The prosperity teaching is evil and not just when the preachers teach material prosperity, but also when they claim that we can demand any other kind of good in this life. “God will give you the car you covet if you do or say the right things” is no more true than the lie that “God will you the friend or spouse of your heart if you only ask the proper way.” Be as skeptical of those retailing relationships in religion as those peddling prosperity. Whenever I demand my rights or stand up for my desires I have sunk to a sub-Christian level and nothing I try will work in any case.
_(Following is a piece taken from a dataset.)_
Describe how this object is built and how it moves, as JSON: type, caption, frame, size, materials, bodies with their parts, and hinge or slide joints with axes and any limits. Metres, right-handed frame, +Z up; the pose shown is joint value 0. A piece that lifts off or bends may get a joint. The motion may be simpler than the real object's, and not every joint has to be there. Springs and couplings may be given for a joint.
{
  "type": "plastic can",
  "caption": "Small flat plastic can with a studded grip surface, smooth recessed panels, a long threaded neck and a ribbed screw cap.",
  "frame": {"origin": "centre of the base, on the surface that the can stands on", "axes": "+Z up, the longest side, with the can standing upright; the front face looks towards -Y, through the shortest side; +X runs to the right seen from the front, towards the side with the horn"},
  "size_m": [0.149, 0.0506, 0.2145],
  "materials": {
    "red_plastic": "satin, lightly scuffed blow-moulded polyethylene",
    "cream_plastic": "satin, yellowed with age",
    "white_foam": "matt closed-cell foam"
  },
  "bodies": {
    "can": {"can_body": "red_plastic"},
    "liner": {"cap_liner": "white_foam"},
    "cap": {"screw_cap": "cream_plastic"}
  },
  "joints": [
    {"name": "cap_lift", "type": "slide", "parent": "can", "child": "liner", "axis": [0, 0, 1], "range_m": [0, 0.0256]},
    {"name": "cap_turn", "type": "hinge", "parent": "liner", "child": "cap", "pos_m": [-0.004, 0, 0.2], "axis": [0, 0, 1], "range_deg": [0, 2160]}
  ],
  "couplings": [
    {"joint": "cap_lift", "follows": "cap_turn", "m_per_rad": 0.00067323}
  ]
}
I must build all my hopes and stability on the one rock of happiness that cannot change: Jesus.
If I do this, then I am commanded (!) to enjoy any good thing or relationship that comes to me. I can rejoice in the wife of my youth. I can feast on the holidays having fasted in the lenten seasons. Goods come and go, even when they should not, but fundamental happiness can continue in the sorrows. My unmarried friends are happy sometimes and sad other times. My married friends are happy sometimes and sad sometimes. There are goods to marriage and goods to singleness. Some of us long for one good when we have the other and many receive “presents” they did not wish, but in all of this I am persuaded that Jesus is more than enough. In Glory, soon for all of us who are mortal and doomed to die, all the accounts will be righted and we will have the joy to which every earthly joy pointed.
Come quickly Lord Jesus!
*This post is not about gay marriage.